Context Management#

Strategies for managing the limited context window available to LLM agents, especially in multi-skill pipelines where different agent personas must share information efficiently.

Why It Matters#

Context windows are finite. Every skill, instruction, tool definition, and conversation turn consumes tokens. Without management, agents hit limits, lose early instructions, or waste budget on irrelevant context.

Progressive Disclosure#

The agent-skills-standard and claude-code both use this pattern:

Metadata (~100 tokens): Loaded at startup for all skills — just name + description
Instructions (<5000 tokens): Loaded only when skill activated
Resources: Loaded only when specifically needed

claude-code extends this: MCP tool definitions are deferred by default (only names consume context until a tool is used).

Four Recipes (from ten-pillars-agentic-skill-design)#

1. Chunking#

Split large documents into semantic chunks with overlap for context continuity. Overlap last 2 sentences between chunks.

2. Progressive Summarization#

Two-pass compression: extract key facts, then compress to target ratio. Preserves critical details while reducing token count.

3. Selective Context Loading#

A ContextManager that registers which context keys each skill needs, then loads only relevant context with priority-based budget allocation. Each skill gets only what it needs.

4. Agent Persona Context Templates#

Minimal context handoff between agent personas. Define required vs. optional fields per handoff (analyst→engineer→reviewer). Only required fields guaranteed; optional added if budget permits.

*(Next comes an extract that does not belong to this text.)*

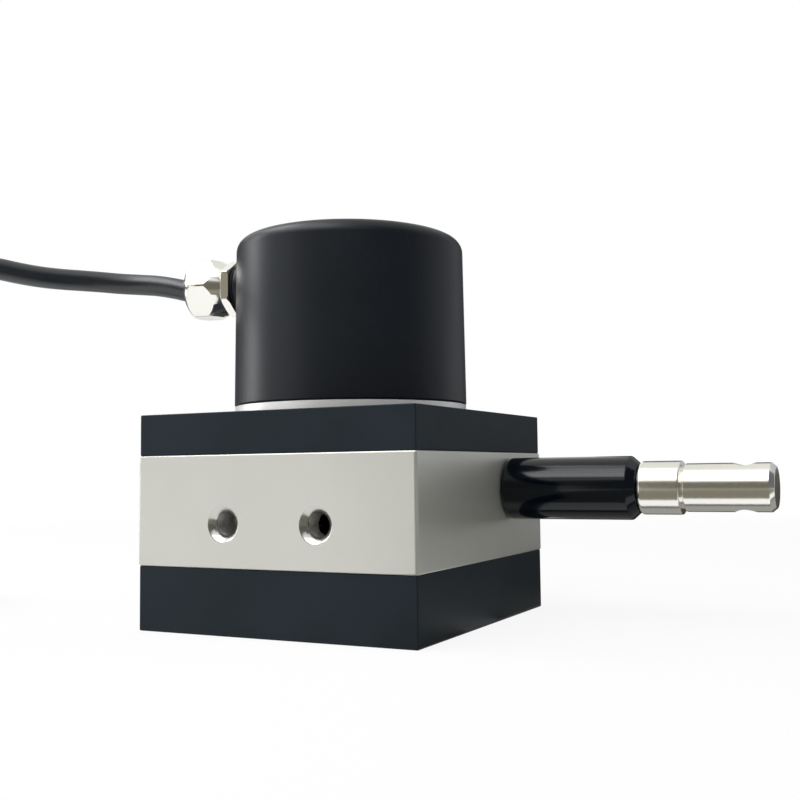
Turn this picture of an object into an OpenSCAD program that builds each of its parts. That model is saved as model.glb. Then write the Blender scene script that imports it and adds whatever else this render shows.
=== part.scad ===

Implementations Across Tools#

Tool	Context Strategy
claude-code	Auto-compaction, deferred MCP tools, subagent isolation, CLAUDE.md under 200 lines
scion	Each agent gets own container with own context. No shared context beyond git.
kiro	Persistent context across tasks/repos/sessions. Learns from feedback.

Key Tension#

Persistent context (Kiro, Claude Code auto memory): Agent accumulates knowledge over time. Risk: stale or wrong memories.
Fresh context (Scion, Claude Code sessions): Each task starts clean. Risk: re-discovering known information.
Selective loading (Ten Pillars recipes): Middle ground — load only what’s relevant per skill/task.

Provenance as Context Metadata#

notebooklm takes a different approach to context management: rather than token budgets and progressive disclosure, it separates context by authorship. Written Notes (human) and Saved Responses (AI) are distinct types, making provenance visible. This is a lightweight form of context metadata — knowing who produced a piece of context, not just what it contains. The 5,000-word note query limit is a concrete example of context window constraints surfacing in a consumer product.